Just when you think the cost of the government bailout sparked by the credit crisis can’t get any higher, it does. Last month’s federal bailout of Citigroup added to the tally, which is now in the trillion-dollar range. After a while all of those zeroes start to lose some meaning. However, the Consumerist blog is offering a little historical perspective, noting that the bailout costs more than the sum of several government projects throughout history. By their calculations, adjusted for inflation, the 2008 bailout costs more than the Marshall Plan, the Louisiana Purchase, the Korean War, the New Deal, the Iraq invasion, the Vietnam War and the all-time budget of NASA combined.
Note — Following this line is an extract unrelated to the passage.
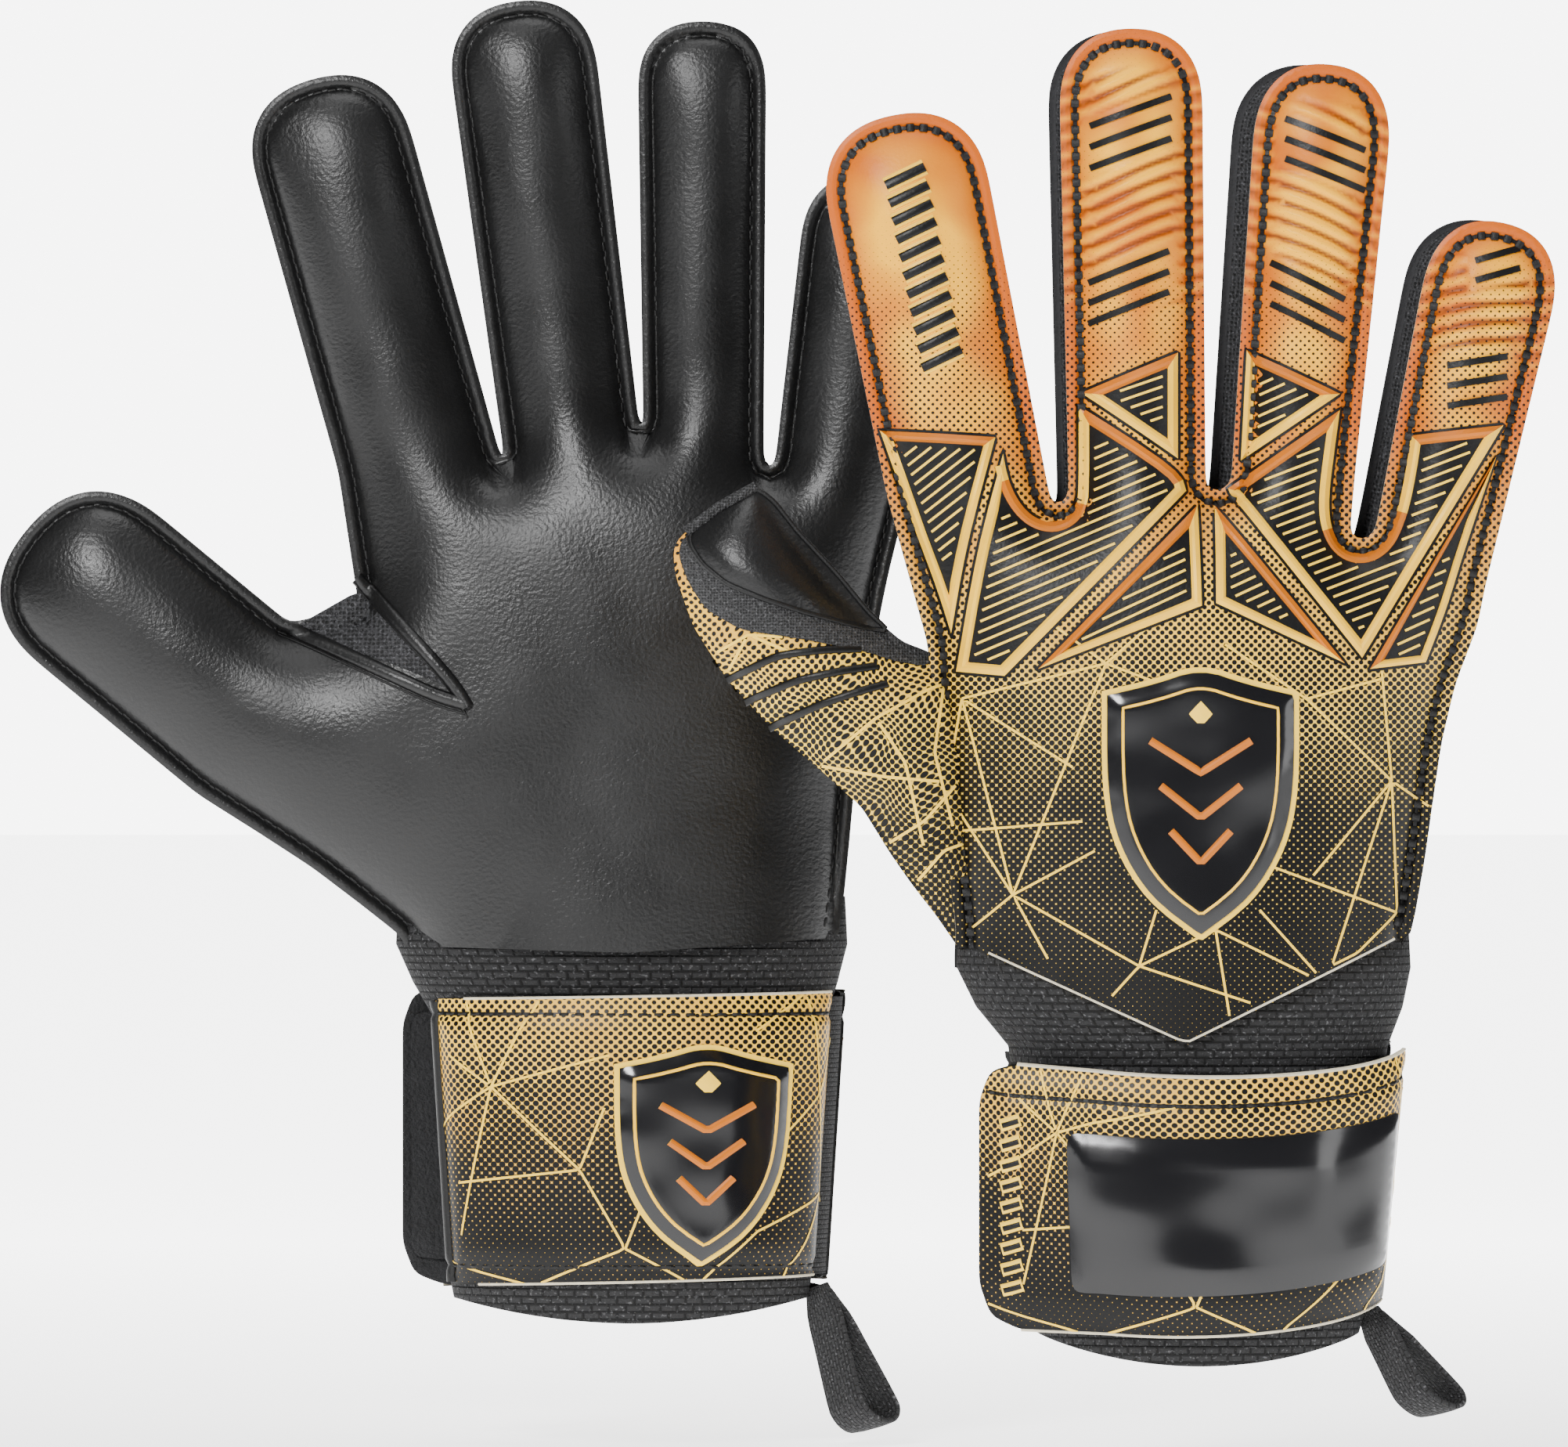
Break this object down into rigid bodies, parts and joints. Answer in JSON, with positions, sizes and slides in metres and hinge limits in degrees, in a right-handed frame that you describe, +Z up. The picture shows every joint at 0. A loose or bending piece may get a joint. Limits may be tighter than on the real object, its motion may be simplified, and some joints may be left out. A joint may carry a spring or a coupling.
{
  "type": "goalkeeper gloves",
  "caption": "Pair of padded goalkeeper gloves with latex foam palms, printed embossed backs, mesh gussets, elastic cuffs, wrap wrist straps and pull loops.",
  "frame": {"origin": "centre of the left glove's cuff opening", "axes": "+X across the pair from the left glove's thumb to the right glove's little finger, +Y through the gloves from the left palm's side to its back, +Z up along the fingers"},
  "size_m": [0.3236, 0.1464, 0.3024],
  "materials": {
    "latex": "satin foam latex",
    "printed_foam": "copper print, embossed",
    "printed_strap": "gold halftone print",
    "mesh": "black mesh",
    "knit": "black basket knit",
    "fleece": "fuzzy pile",
    "gloss": "smooth gloss",
    "webbing": "woven webbing",
    "lining": "soft knit"
  },
  "bodies": {
    "left_hand": {"left_palm_latex": "latex", "left_backhand_panel": "printed_foam", "left_outer_side_gusset": "mesh", "left_heel_gusset": "mesh", "left_thumb_crotch_gusset": "mesh", "left_wrist_knit": "knit", "left_elastic_cuff": "knit", "left_cuff_lining": "lining", "left_strap_base": "printed_strap", "left_loop_patch": "fleece"},
    "left_index": {"left_index_palm_latex": "latex", "left_index_back_foam": "printed_foam", "left_index_gusset": "mesh"},
    "left_middle": {"left_middle_palm_latex": "latex", "left_middle_back_foam": "printed_foam", "left_middle_gusset": "mesh"},
    "left_ring": {"left_ring_palm_latex": "latex", "left_ring_back_foam": "printed_foam", "left_ring_gusset": "mesh"},
    "left_little": {"left_little_palm_latex": "latex", "left_little_back_foam": "printed_foam", "left_little_gusset": "mesh"},
    "left_thumb": {"left_thumb_palm_latex": "latex", "left_thumb_back_foam": "printed_foam", "left_thumb_gusset": "mesh"},
    "left_strap": {"left_strap_flap": "printed_strap", "left_hook_patch": "fleece", "left_grip_panel": "gloss"},
    "left_pull_loop": {"left_pull_loop": "webbing"},
    "right_hand": {"right_palm_latex": "latex", "right_backhand_panel": "printed_foam", "right_outer_side_gusset": "mesh", "right_heel_gusset": "mesh", "right_thumb_crotch_gusset": "mesh", "right_wrist_knit": "knit", "right_elastic_cuff": "knit", "right_cuff_lining": "lining", "right_strap_base": "printed_strap", "right_loop_patch": "fleece"},
    "right_index": {"right_index_palm_latex": "latex", "right_index_back_foam": "printed_foam", "right_index_gusset": "mesh"},
    "right_middle": {"right_middle_palm_latex": "latex", "right_middle_back_foam": "printed_foam", "right_middle_gusset": "mesh"},
    "right_ring": {"right_ring_palm_latex": "latex", "right_ring_back_foam": "printed_foam", "right_ring_gusset": "mesh"},
    "right_little": {"right_little_palm_latex": "latex", "right_little_back_foam": "printed_foam", "right_little_gusset": "mesh"},
    "right_thumb": {"right_thumb_palm_latex": "latex", "right_thumb_back_foam": "printed_foam", "right_thumb_gusset": "mesh"},
    "right_strap": {"right_strap_flap": "printed_strap", "right_hook_patch": "fleece", "right_grip_panel": "gloss"},
    "right_pull_loop": {"right_pull_loop": "webbing"}
  },
  "joints": [
    {"name": "left_index_flex", "type": "hinge", "parent": "left_hand", "child": "left_index", "pos_m": [-0.04531, 0, 0.18398], "axis": [0.9635, 0, 0.2679], "range_deg": [-10, 60]},
    {"name": "left_middle_flex", "type": "hinge", "parent": "left_hand", "child": "left_middle", "pos_m": [-0.01246, 0, 0.18595], "axis": [0.992, 0, 0.126], "range_deg": [-10, 60]},
    {"name": "left_ring_flex", "type": "hinge", "parent": "left_hand", "child": "left_ring", "pos_m": [0.01537, 0, 0.1875], "axis": [1, 0, 0.0043], "range_deg": [-10, 60]},
    {"name": "left_little_flex", "type": "hinge", "parent": "left_hand", "child": "left_little", "pos_m": [0.04534, 0, 0.18255], "axis": [0.9925, 0, -0.1225], "range_deg": [-10, 60]},
    {"name": "left_thumb_flex", "type": "hinge", "parent": "left_hand", "child": "left_thumb", "pos_m": [-0.08313, 0, 0.13081], "axis": [0.6357, 0, 0.772], "range_deg": [-15, 40]},
    {"name": "left_strap_open", "type": "hinge", "parent": "left_hand", "child": "left_strap", "pos_m": [0.0448, 0, 0.03925], "axis": [0, 0, -1], "range_deg": [0, 150]},
    {"name": "left_loop_swing", "type": "hinge", "parent": "left_hand", "child": "left_pull_loop", "pos_m": [0.04105, 0, 0.00528], "axis": [1, 0, 0], "range_deg": [-35, 35]},
    {"name": "right_index_flex", "type": "hinge", "parent": "right_hand", "child": "right_index", "pos_m": [0.06933, -0.09, 0.17618], "axis": [-0.9808, 0, -0.1952], "range_deg": [-10, 60]},
    {"name": "right_middle_flex", "type": "hinge", "parent": "right_hand", "child": "right_middle", "pos_m": [0.10331, -0.09, 0.1779], "axis": [-0.9999, 0, -0.0155], "range_deg": [-10, 60]},
    {"name": "right_ring_flex", "type": "hinge", "parent": "right_hand", "child": "right_ring", "pos_m": [0.1343, -0.09, 0.17788], "axis": [-0.9965, 0, 0.0836], "range_deg": [-10, 60]},
    {"name": "right_little_flex", "type": "hinge", "parent": "right_hand", "child": "right_little", "pos_m": [0.16437, -0.09, 0.16816], "axis": [-0.9772, 0, 0.2121], "range_deg": [-10, 60]},
    {"name": "right_thumb_flex", "type": "hinge", "parent": "right_hand", "child": "right_thumb", "pos_m": [0.03781, -0.09, 0.14085], "axis": [0.2551, 0.9511, 0.1744], "range_deg": [-15, 20]},
    {"name": "right_strap_open", "type": "hinge", "parent": "right_hand", "child": "right_strap", "pos_m": [0.15841, -0.09, 0.0325], "axis": [0, 0, 1], "range_deg": [0, 150]},
    {"name": "right_loop_swing", "type": "hinge", "parent": "right_hand", "child": "right_pull_loop", "pos_m": [0.15325, -0.09, 0.00283], "axis": [1, 0, 0], "range_deg": [-35, 35]},
    {"name": "right_glove_lift", "type": "slide", "parent": "left_hand", "child": "right_hand", "axis": [0, 0, 1], "range_m": [0, 0.32]}
  ]
}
Ouch.

Duh!

Monday, December 1st, 2008

The National Bureau of Economic Research (NBER) revealed the worst kept secret in the world on Monday when its Business Cycle Dating Committee report “determined that a peak in economic activity occurred in the U.S. economy in December 2007.”

The peak marks the end of expansion and the beginning of a recession. The NBER does not accept the common definition of recession: two consecutive quarters of negative GDP growth.
NBER defines a recession as “a significant decline in economic activity spread across the economy, lasting more than a few months, normally visible in production, employment, real income, and other indicators.”